Thermal performance of precast concrete sandwich walls with a double-layer insulation system

Abstract

The advances in technology and design principles have required the development of wall systems with superior thermal performance in cold climate regions. This paper aims to develop a thermal-efficient precast concrete sandwich wall (PCS wall) for engineering utilization and investigate its thermal performance under the conditions of steady heat conduction using experimental tests and finite element analysis. The innovative precast concrete sandwich wall was incorporated with a double-layer insulation system (PCS-DLI wall) which consisted of autoclaved aerated concrete (AAC) board and polyurethane (PU) insulation layer. In the experimental program, twelve PCS-DLI specimens were tested using the calibrated hot box method. The tested parameters included the insulation layer thickness, concrete type, steel material property, and connector number. In the modeling program, 3D nonlinear finite element models of the PCS-DLI walls were built and validated against the test results. Subsequently, the validated models were further utilized to analyze the heat-transferring mechanism of the PCS-DLI wall and conduct parametric studies that evaluated the effects of critical structural parameters on the thermal performance of the PCS-DLI wall. The results indicated that the PCS-DLI wall incorporating AAC board and stainless-steel connections exhibited superior thermal performance with a significant decrease in thermal transmittance in comparison to traditional PCS wall with lightweight aggregate concrete panels with carbon steel connectors.

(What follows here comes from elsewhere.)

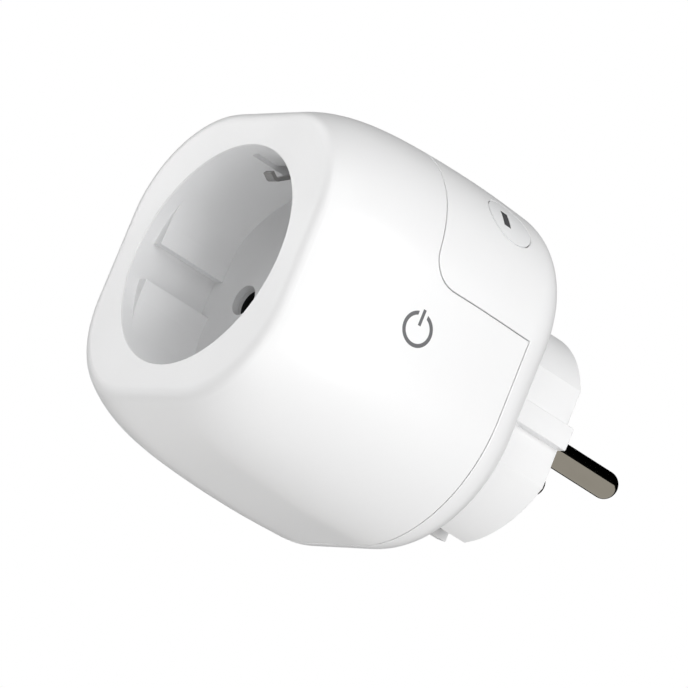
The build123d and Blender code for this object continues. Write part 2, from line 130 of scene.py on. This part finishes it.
floor_size = 6.0
floor_drop = 0.40
bpy.ops.object.select_all(action="DESELECT")
bpy.ops.mesh.primitive_plane_add(size=floor_size, location=(middle.x, middle.y, -floor_drop))
studio_floor = bpy.context.object
studio_floor.name = "studio_floor"
studio_floor.visible_diffuse = False
studio_floor.visible_glossy = False
studio_floor.visible_shadow = False
floor_paint = bpy.data.materials.new("pale_floor")
floor_paint.use_nodes = True
floor_shader = floor_paint.node_tree.nodes["Principled BSDF"]
floor_shader.inputs["Base Color"].default_value = (0.86, 0.86, 0.85, 1)
floor_shader.inputs["Roughness"].default_value = 0.7
studio_floor.data.materials.append(floor_paint)


# ---------------------------------------------------------------- housing shells
# Two moulded shells in white flame-retarding polycarbonate, front and rear, that clip together
# along the seam. The mould is finely spark-finished, and handling polishes the edges a little.
def step(tree, kind, values=None, **settings):
    """Adds one step to a finish, with its settings and its input values."""
    node = tree.nodes.new("ShaderNode" + kind)
    for name, value in settings.items():
        setattr(node, name, value)
    for name, value in (values or {}).items():
        node.inputs[name].default_value = value
    return node


def open_group(name, inputs, outputs):
    """A shared effect with named number inputs and outputs."""
    group = bpy.data.node_groups.new(name, "ShaderNodeTree")
    for label, value in inputs.items():
        socket = group.interface.new_socket(label, in_out="INPUT", socket_type="NodeSocketFloat")
        socket.default_value = value
    for label in outputs:
        group.interface.new_socket(label, in_out="OUTPUT", socket_type="NodeSocketFloat")
    entry = group.nodes.new("NodeGroupInput")
    leave = group.nodes.new("NodeGroupOutput")
    return group, entry, leave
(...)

In addition, the utilization of AAC board as the inner wall effectively improved the thermal performance of the PCS wall and mitigate the effects of thermal bridges among the connectors. The optimization analysis was also performed to achieve the desired thermal performance of the PCS-DLI wall while minimizing the insulation layer thickness and connector number. The thermal transmittance of the PCS-DLI wall was 0.241 W/(m²·K), which was significantly less than the traditional PCS wall. These results provided design and application suggestions for the innovative PCS-DLI wall in diverse climatic regions.